--- START INPUT RECORDS ---
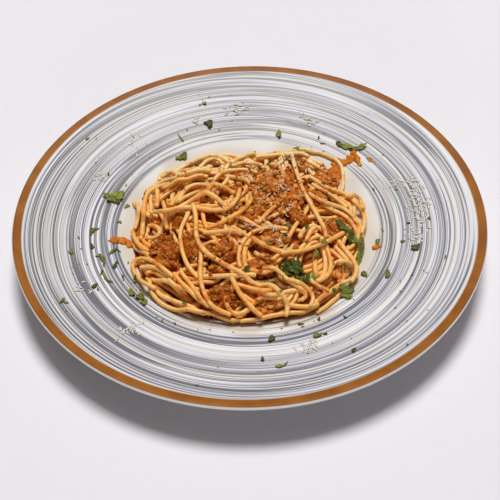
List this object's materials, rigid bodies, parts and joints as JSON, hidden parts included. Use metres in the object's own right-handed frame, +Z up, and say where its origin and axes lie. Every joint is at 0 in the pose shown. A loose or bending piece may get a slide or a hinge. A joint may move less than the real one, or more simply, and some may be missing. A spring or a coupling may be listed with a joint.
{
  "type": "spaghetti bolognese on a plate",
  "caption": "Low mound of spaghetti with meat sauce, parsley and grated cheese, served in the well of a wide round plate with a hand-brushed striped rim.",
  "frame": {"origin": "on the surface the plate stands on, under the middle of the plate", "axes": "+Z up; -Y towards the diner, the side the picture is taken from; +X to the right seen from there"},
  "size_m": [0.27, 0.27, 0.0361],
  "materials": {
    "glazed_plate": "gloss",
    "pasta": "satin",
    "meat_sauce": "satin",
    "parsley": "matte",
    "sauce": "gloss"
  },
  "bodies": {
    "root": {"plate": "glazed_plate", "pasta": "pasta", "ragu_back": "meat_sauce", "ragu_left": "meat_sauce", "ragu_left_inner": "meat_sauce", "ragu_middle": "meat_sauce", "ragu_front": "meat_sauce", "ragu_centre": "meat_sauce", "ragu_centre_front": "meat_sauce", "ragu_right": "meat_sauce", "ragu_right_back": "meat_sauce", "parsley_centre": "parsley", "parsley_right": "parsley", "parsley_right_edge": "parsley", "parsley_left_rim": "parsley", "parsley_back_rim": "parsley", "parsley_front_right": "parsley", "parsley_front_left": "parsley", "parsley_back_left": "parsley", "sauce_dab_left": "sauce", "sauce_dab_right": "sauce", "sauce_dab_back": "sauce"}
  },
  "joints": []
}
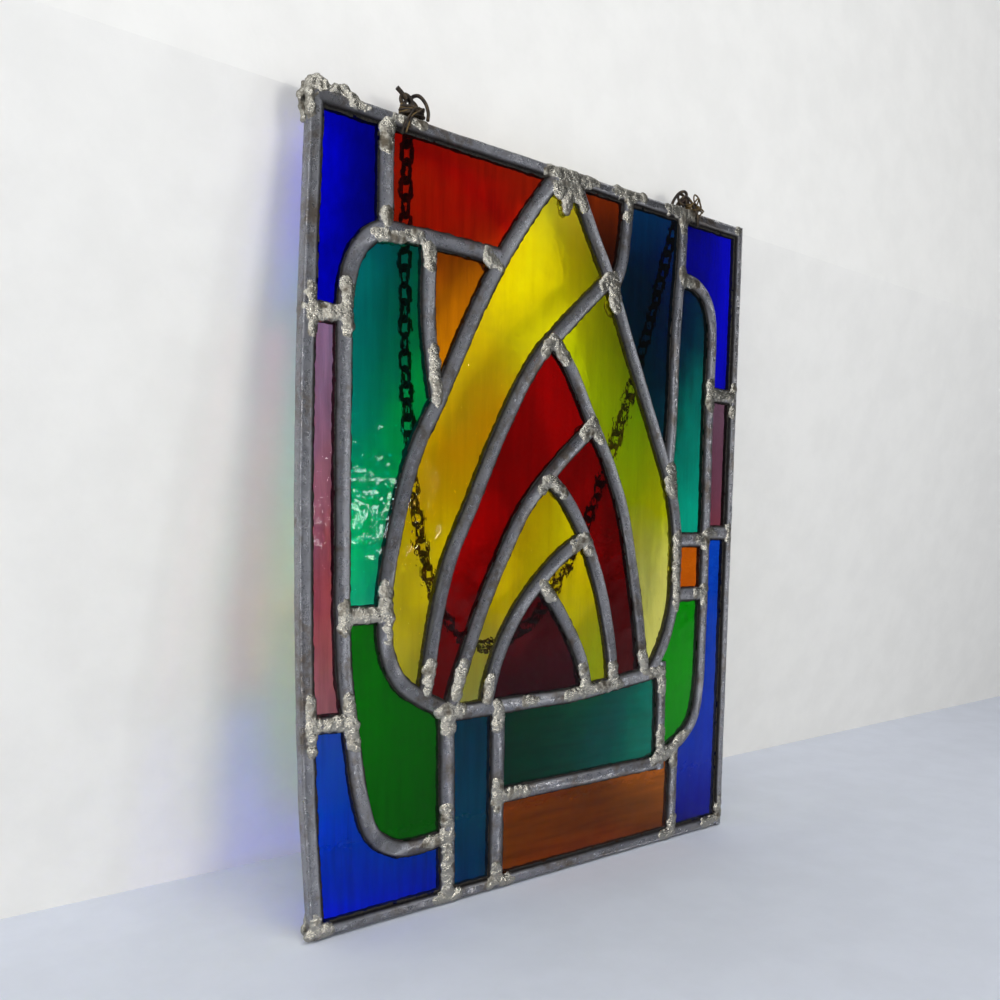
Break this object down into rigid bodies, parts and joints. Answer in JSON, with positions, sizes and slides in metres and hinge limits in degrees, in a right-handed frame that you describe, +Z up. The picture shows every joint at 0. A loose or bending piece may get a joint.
--- END INPUT RECORDS ---
## DIRECTION
Word for word, extract all the records.

## OUTPUT FOR THIS EXERCISE
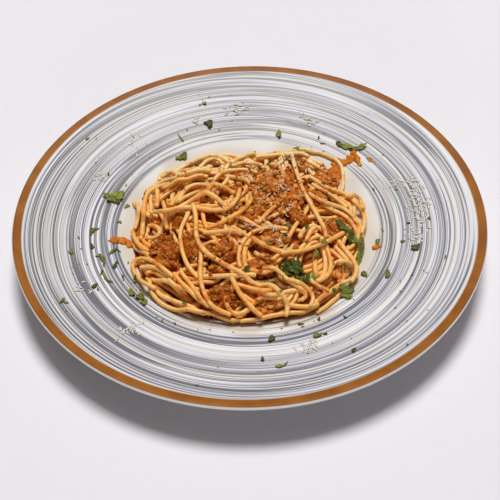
List this object's materials, rigid bodies, parts and joints as JSON, hidden parts included. Use metres in the object's own right-handed frame, +Z up, and say where its origin and axes lie. Every joint is at 0 in the pose shown. A loose or bending piece may get a slide or a hinge. A joint may move less than the real one, or more simply, and some may be missing. A spring or a coupling may be listed with a joint.
{
  "type": "spaghetti bolognese on a plate",
  "caption": "Low mound of spaghetti with meat sauce, parsley and grated cheese, served in the well of a wide round plate with a hand-brushed striped rim.",
  "frame": {"origin": "on the surface the plate stands on, under the middle of the plate", "axes": "+Z up; -Y towards the diner, the side the picture is taken from; +X to the right seen from there"},
  "size_m": [0.27, 0.27, 0.0361],
  "materials": {
    "glazed_plate": "gloss",
    "pasta": "satin",
    "meat_sauce": "satin",
    "parsley": "matte",
    "sauce": "gloss"
  },
  "bodies": {
    "root": {"plate": "glazed_plate", "pasta": "pasta", "ragu_back": "meat_sauce", "ragu_left": "meat_sauce", "ragu_left_inner": "meat_sauce", "ragu_middle": "meat_sauce", "ragu_front": "meat_sauce", "ragu_centre": "meat_sauce", "ragu_centre_front": "meat_sauce", "ragu_right": "meat_sauce", "ragu_right_back": "meat_sauce", "parsley_centre": "parsley", "parsley_right": "parsley", "parsley_right_edge": "parsley", "parsley_left_rim": "parsley", "parsley_back_rim": "parsley", "parsley_front_right": "parsley", "parsley_front_left": "parsley", "parsley_back_left": "parsley", "sauce_dab_left": "sauce", "sauce_dab_right": "sauce", "sauce_dab_back": "sauce"}
  },
  "joints": []
}
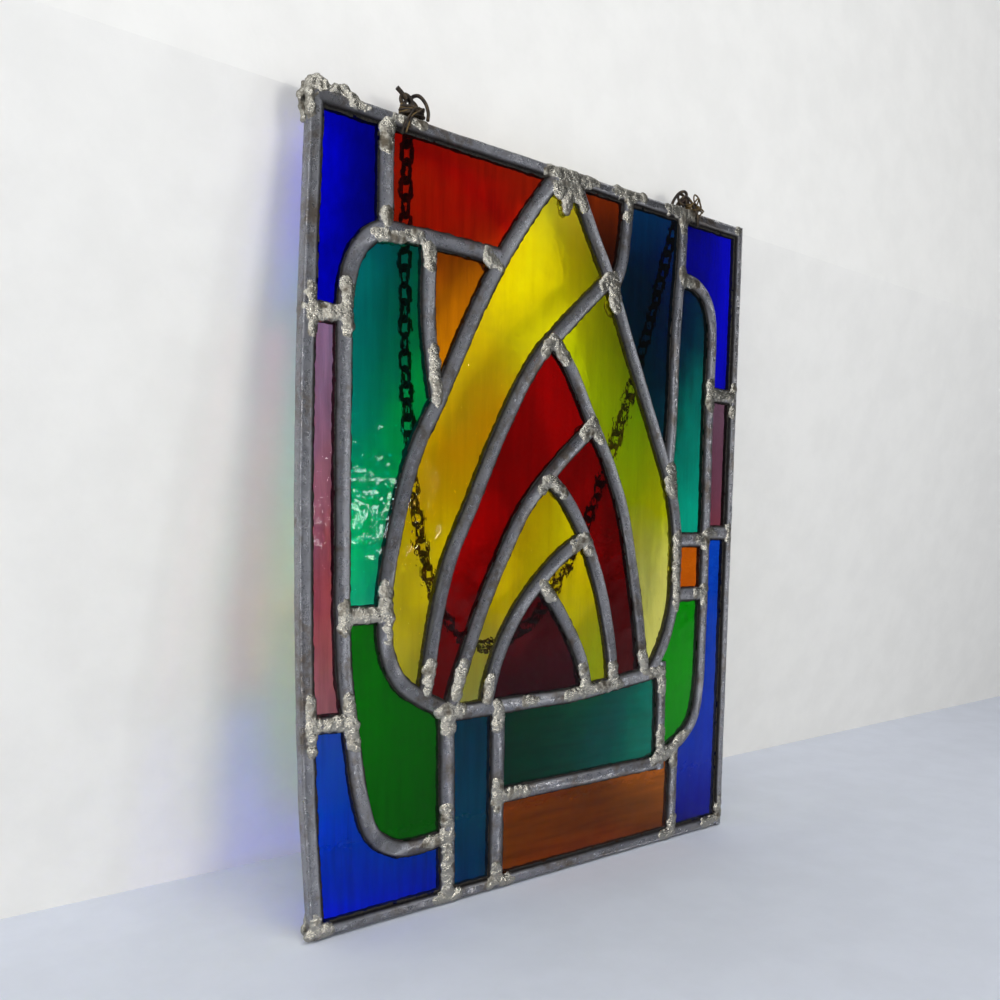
Break this object down into rigid bodies, parts and joints. Answer in JSON, with positions, sizes and slides in metres and hinge limits in degrees, in a right-handed frame that you describe, +Z up. The picture shows every joint at 0. A loose or bending piece may get a joint.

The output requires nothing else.